1.问题原因
查询kudu库的数据是基于impala查询的,有一列的数据是a;b;c这样的数据,需要转化的多行。
将数据导入hive,用explode函数效率比较低
2.问题解决
利用 cross join 实现笛卡尔集,然后过滤掉多余的数据。可以实现需求
3.具体操作
with A as (select 'row 1' as key, 'a;b;c' as value
union all
select 'row 2' as key, 'd;e' as value
union all
select 'row 3' as key, 'f' as value),
B as (select *, length(value) - length(regexp_replace(value,';','')) + 1 as n from A),
-- assuming you have at lest as many rows as different values in a single row
C as (select row_number() over(order by key) as seq, n from B),
D as (select seq from C where seq <= (select max(n) from C))

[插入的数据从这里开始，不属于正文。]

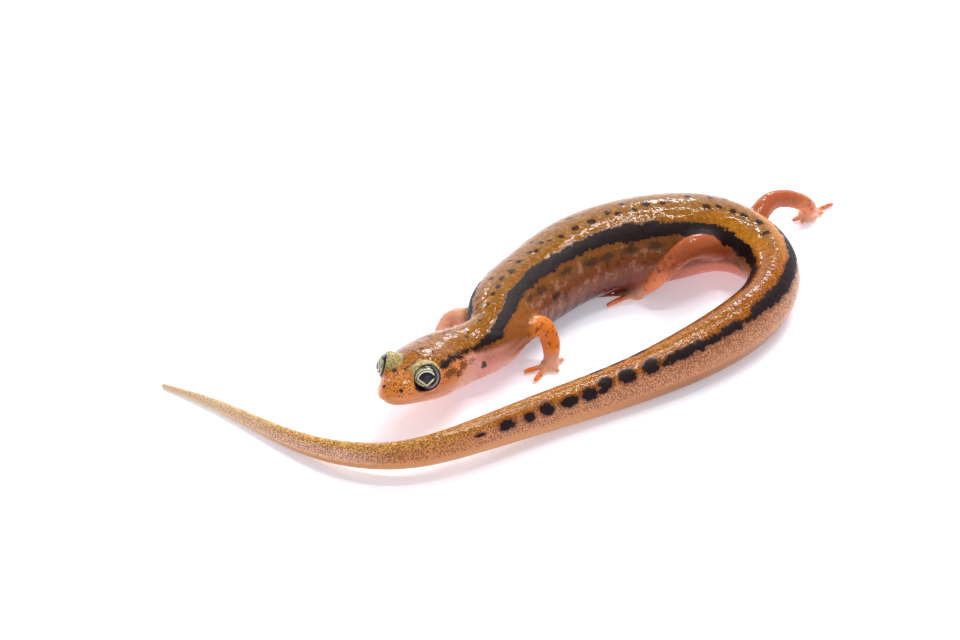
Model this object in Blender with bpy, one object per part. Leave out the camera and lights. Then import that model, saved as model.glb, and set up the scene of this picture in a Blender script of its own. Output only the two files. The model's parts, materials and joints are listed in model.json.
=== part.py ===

select key, value, split_part(value,';',seq) as part
from B
cross join D
where seq <= n
order by key,seq
- A表原始数据
- B表数据,主要是为了求出对应的value值,有几个元素
- C表加上D表主要是为了1到最大元素个数的一个序列。不这样生成也行,直接通过union all也可以
- 最后结果通过 cross join 联合去除各个元素的数据,过滤掉 seq <= n 取不到的数据